Requirements: For each line that holds "from", copy the line out.

======== Dataset extract ========

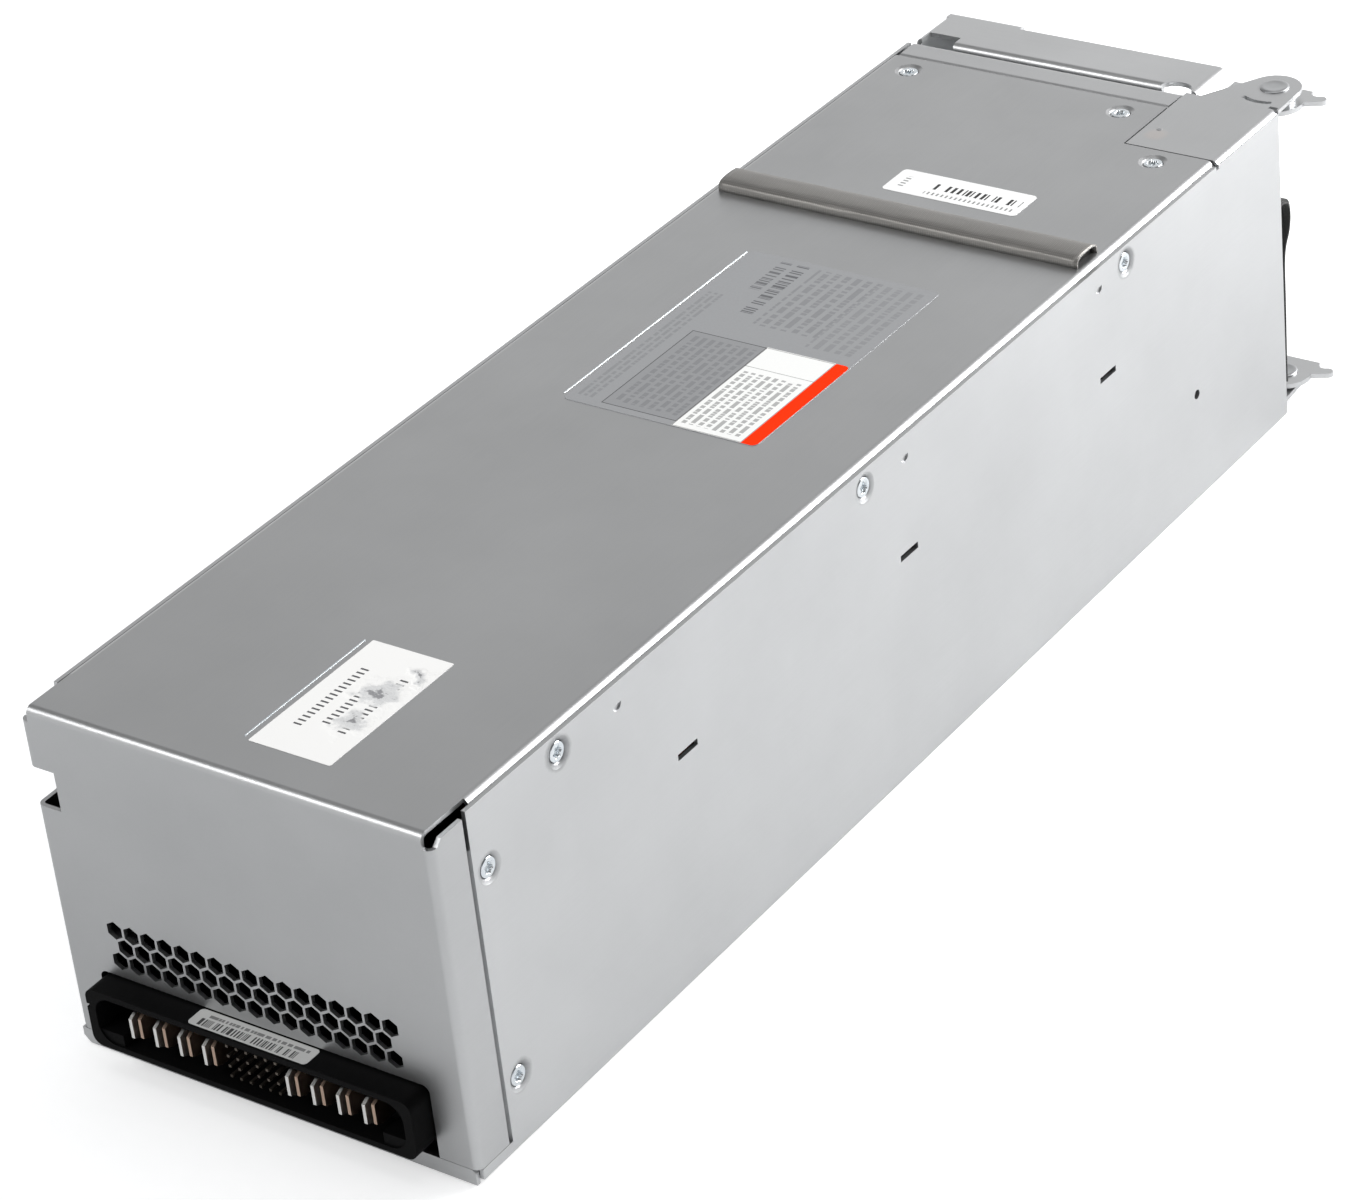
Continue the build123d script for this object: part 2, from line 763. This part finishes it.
def make_handle():
    """Bail folded from one strip: two arms, a channel-shaped grip and a cam fork on each arm."""
    low = lower_arm - handle_sheet - arm_rise
    far_end = pivot_x + fork_reach + fork_prong
    loop = folded([(far_end, upper_arm), (ramp_end, upper_arm), (ramp_start, case_height),
                   (grip_left, case_height), (grip_left, low), (ramp_start, low),
                   (ramp_end, low + arm_rise), (far_end, low + arm_rise)],
                  handle_sheet, [ramp_bend, ramp_bend, handle_bend, handle_bend, ramp_bend, ramp_bend])
    strip = along_y(loop, rear + arm_near, rear + grip_far)
    web = block(grip_left, grip_left + 2 * handle_bend, rear + arm_near,
                rear + grip_far - handle_sheet - shut_gap, 0, case_height)
    body = strip & (along_z(arm_outline(), 0, case_height) + web)
    grip_y = rear + grip_far
    fold_back = 2 * handle_bend + nest_gap
    grip = folded([(grip_y - fold_back, low), (grip_y, low), (grip_y, case_height), (grip_y - fold_back, case_height)],
                  handle_sheet, handle_bend)
    body += along_x(grip, grip_left + shut_gap, grip_right)
    stiff_y = rear + arm_near
    upper = folded([(stiff_y + fold_back, case_height), (stiff_y, case_height), (stiff_y, case_height - flange_drop)],
                   handle_sheet, handle_bend)
    lower = folded([(stiff_y, low + flange_drop), (stiff_y, low), (stiff_y + fold_back, low)],
                   handle_sheet, handle_bend)
    body += along_x(upper, flange_start, flange_end) + along_x(lower, flange_start, flange_end)
    body -= block(grip_left + handle_bend, flange_start, stiff_y, stiff_y + notch_depth,
                  case_height - 2 * handle_sheet, case_height)
    ear_far = latch_y + latch_hub + 1
    for side in (-1, 1):
        level = latch_level + side * (latch_thick / 2 + ear_gap + ear_thick / 2)
        ear = Pos((grip_left + latch_x) / 2, (latch_y - latch_hub + ear_far) / 2, level) * Box(
            latch_x - grip_left, ear_far - latch_y + latch_hub, ear_thick)
        ear += Pos(latch_x, latch_y, level) * Cylinder(latch_hub, ear_thick)
        body += ear
    body -= rod_z(latch_x, latch_y, low + 2, case_height - 2, latch_pin + press_gap)
    for level in (upper_arm, lower_arm):
        body -= rod_z(pivot_x, pivot_y, level - 2 * handle_sheet, level + handle_sheet, rivet_radius + rivet_gap)
    return body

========

Exercise solution:
Continue the build123d script for this object: part 2, from line 763. This part finishes it.
    """Bail folded from one strip: two arms, a channel-shaped grip and a cam fork on each arm."""